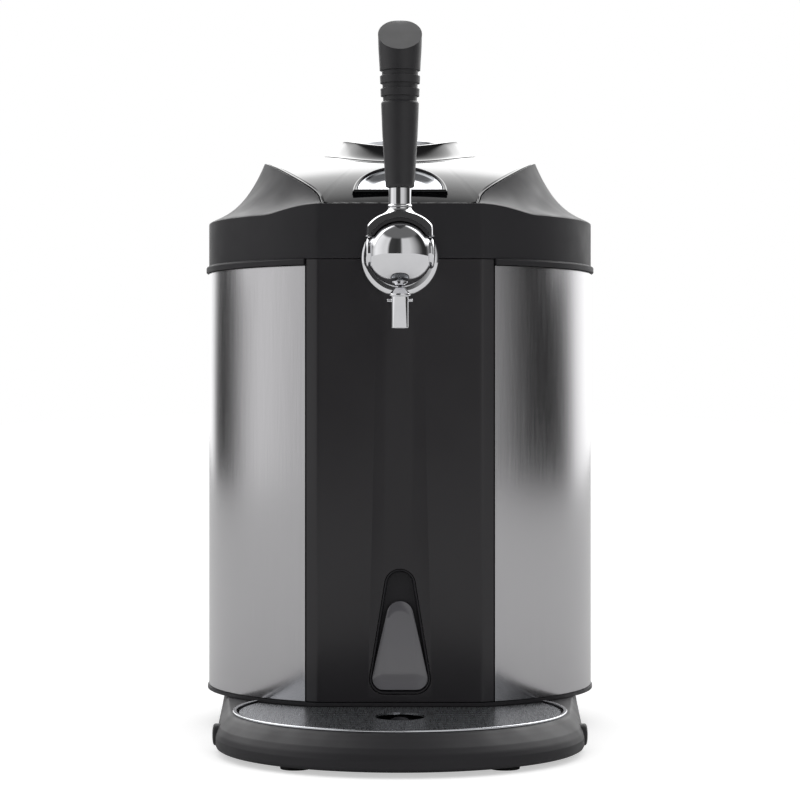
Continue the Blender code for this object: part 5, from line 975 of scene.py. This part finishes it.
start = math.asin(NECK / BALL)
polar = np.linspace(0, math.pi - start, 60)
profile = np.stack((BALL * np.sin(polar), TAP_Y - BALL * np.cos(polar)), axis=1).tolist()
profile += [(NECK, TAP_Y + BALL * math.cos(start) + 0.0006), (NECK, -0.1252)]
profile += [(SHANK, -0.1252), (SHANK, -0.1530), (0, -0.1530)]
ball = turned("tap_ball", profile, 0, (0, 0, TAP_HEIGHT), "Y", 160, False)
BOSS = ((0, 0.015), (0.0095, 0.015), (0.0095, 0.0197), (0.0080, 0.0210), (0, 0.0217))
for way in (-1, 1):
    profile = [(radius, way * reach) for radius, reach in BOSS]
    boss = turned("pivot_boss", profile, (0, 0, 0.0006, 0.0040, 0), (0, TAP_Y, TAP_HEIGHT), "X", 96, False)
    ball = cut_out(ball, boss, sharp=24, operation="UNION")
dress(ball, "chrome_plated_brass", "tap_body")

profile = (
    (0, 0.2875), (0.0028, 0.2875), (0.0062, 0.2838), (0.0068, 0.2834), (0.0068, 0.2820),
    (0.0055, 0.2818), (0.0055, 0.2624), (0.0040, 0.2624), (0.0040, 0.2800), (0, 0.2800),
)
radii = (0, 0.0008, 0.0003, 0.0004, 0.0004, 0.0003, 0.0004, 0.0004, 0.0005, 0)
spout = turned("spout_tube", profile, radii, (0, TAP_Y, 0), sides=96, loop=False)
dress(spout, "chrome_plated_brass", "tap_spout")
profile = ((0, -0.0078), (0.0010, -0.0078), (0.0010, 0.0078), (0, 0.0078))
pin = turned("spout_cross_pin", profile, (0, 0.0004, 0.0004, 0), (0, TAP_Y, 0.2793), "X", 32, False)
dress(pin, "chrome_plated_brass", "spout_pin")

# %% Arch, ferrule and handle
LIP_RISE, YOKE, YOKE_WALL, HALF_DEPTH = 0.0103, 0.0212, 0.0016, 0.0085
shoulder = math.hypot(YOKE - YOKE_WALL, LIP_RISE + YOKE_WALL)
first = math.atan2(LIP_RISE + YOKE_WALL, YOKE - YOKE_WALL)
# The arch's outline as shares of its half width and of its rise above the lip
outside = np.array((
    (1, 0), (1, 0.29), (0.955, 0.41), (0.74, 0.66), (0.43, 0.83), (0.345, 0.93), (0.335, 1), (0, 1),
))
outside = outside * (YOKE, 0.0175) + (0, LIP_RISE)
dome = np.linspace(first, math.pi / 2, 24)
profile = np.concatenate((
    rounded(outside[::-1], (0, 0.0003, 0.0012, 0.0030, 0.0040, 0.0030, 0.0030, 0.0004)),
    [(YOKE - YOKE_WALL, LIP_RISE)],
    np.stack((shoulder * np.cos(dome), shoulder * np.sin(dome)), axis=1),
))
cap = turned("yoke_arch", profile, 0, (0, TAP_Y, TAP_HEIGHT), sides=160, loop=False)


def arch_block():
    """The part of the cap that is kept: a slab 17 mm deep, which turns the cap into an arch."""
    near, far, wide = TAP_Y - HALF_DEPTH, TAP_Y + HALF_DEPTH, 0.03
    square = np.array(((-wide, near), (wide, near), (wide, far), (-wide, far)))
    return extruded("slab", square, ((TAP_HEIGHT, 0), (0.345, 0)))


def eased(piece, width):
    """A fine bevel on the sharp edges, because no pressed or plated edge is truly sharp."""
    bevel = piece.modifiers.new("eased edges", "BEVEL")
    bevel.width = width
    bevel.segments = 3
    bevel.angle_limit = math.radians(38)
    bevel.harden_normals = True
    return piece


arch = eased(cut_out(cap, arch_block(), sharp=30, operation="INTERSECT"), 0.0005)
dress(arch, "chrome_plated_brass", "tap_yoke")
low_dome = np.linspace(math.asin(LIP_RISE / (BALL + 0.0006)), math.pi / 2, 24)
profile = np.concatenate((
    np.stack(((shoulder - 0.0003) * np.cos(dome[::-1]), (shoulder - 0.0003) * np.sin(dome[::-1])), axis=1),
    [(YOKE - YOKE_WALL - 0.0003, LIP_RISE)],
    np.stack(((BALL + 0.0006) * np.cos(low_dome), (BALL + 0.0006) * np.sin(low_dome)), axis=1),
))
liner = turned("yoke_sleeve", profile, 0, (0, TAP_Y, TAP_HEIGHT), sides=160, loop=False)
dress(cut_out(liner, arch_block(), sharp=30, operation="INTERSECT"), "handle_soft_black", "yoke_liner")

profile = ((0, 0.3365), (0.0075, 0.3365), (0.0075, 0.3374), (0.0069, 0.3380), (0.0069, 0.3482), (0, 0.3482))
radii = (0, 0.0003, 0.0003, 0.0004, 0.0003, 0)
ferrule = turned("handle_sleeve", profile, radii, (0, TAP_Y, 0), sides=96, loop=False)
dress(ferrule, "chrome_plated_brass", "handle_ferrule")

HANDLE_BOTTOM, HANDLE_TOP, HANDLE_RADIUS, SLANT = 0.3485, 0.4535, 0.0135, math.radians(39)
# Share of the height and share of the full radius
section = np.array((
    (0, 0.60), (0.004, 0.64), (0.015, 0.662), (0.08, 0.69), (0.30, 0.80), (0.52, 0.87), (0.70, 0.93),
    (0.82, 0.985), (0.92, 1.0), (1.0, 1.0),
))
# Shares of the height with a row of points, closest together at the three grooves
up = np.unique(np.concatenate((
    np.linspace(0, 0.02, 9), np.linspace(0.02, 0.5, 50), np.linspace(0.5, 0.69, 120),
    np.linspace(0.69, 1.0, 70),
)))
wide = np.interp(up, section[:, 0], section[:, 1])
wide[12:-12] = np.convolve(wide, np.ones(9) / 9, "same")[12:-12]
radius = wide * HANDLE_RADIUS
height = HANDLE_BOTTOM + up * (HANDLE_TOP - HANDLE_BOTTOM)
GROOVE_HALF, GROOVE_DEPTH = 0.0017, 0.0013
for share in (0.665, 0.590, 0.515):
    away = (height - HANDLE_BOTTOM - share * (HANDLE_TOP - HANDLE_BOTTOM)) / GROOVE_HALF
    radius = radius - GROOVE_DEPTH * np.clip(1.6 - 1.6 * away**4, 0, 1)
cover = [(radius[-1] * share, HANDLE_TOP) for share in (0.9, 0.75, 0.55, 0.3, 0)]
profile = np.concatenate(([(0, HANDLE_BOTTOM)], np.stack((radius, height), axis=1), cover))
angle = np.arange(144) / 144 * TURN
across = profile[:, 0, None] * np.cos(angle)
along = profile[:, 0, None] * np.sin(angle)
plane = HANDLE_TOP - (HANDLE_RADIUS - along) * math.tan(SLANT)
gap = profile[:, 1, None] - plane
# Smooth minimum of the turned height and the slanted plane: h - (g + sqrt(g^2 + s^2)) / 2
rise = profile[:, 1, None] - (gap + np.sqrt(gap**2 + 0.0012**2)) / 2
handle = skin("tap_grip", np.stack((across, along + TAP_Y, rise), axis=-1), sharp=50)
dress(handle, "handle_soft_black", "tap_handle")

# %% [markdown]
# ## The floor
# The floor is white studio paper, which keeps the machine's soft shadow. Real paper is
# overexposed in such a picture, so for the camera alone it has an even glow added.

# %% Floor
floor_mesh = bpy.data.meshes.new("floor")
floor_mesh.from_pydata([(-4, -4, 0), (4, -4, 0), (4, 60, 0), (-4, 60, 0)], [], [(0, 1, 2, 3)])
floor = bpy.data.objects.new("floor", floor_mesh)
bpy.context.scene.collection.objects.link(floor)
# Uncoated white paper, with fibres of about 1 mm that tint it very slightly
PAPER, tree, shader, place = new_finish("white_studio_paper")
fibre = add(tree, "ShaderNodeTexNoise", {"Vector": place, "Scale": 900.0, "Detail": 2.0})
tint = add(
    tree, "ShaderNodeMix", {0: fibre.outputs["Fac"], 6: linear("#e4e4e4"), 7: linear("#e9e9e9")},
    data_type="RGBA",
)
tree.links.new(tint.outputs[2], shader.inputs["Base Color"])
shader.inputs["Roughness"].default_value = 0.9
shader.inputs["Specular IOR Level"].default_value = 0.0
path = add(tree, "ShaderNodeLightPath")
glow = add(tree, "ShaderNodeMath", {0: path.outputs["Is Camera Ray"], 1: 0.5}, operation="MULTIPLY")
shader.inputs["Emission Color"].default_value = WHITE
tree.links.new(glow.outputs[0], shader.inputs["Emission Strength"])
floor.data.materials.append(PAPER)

####################

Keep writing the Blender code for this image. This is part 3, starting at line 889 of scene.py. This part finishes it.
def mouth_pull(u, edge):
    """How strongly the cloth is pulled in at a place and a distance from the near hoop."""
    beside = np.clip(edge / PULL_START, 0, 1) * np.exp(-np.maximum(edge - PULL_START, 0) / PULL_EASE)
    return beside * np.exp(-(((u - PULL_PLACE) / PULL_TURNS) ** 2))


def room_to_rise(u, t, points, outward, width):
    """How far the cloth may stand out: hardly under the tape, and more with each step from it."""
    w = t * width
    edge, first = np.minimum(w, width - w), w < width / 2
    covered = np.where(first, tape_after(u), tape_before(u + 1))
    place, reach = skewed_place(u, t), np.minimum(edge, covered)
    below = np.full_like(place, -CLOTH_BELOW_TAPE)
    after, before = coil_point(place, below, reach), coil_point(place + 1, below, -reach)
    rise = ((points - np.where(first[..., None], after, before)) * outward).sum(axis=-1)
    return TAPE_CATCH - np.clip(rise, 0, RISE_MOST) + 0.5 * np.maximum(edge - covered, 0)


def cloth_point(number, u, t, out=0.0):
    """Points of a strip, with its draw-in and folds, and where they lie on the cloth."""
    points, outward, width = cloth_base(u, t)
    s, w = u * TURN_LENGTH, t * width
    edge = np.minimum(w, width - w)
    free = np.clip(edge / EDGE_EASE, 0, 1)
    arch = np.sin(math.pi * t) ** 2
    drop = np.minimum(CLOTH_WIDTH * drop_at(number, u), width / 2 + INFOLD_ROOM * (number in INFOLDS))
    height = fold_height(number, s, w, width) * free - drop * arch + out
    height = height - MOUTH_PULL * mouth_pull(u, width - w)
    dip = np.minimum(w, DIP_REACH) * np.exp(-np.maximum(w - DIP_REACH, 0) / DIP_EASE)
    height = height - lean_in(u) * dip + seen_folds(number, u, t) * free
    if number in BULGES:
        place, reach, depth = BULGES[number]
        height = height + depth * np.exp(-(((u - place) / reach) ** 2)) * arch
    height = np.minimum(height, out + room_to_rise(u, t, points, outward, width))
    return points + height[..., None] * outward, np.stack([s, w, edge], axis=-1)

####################

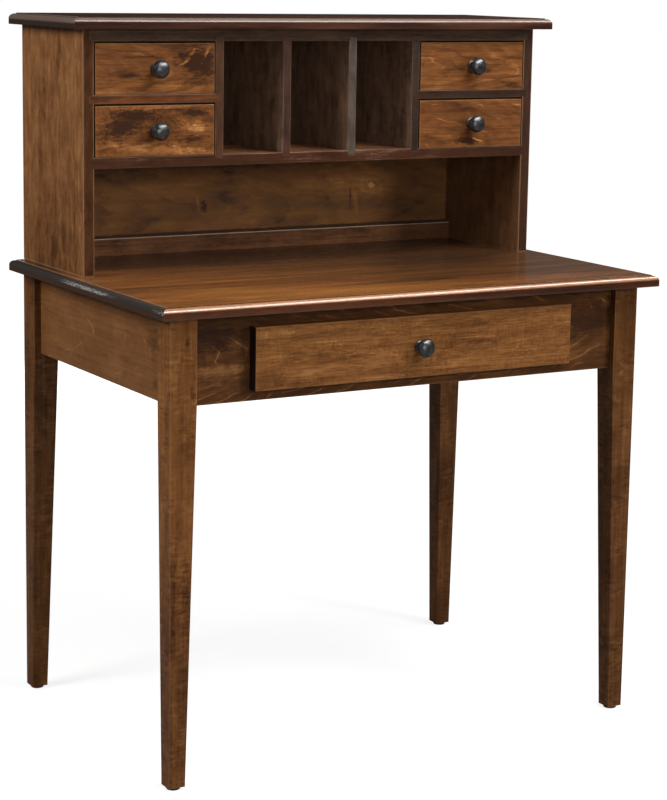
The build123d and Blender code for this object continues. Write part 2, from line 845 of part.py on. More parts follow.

####################

Write down exactly the span of lines above from the one containing "Keep writing the" to the one containing "return TAPE_CATCH - np.clip(rise, 0, RISE_MOST)", both ends included.

THE OUTPUT —
Keep writing the Blender code for this image. This is part 3, starting at line 889 of scene.py. This part finishes it.
def mouth_pull(u, edge):
    """How strongly the cloth is pulled in at a place and a distance from the near hoop."""
    beside = np.clip(edge / PULL_START, 0, 1) * np.exp(-np.maximum(edge - PULL_START, 0) / PULL_EASE)
    return beside * np.exp(-(((u - PULL_PLACE) / PULL_TURNS) ** 2))


def room_to_rise(u, t, points, outward, width):
    """How far the cloth may stand out: hardly under the tape, and more with each step from it."""
    w = t * width
    edge, first = np.minimum(w, width - w), w < width / 2
    covered = np.where(first, tape_after(u), tape_before(u + 1))
    place, reach = skewed_place(u, t), np.minimum(edge, covered)
    below = np.full_like(place, -CLOTH_BELOW_TAPE)
    after, before = coil_point(place, below, reach), coil_point(place + 1, below, -reach)
    rise = ((points - np.where(first[..., None], after, before)) * outward).sum(axis=-1)
    return TAPE_CATCH - np.clip(rise, 0, RISE_MOST) + 0.5 * np.maximum(edge - covered, 0)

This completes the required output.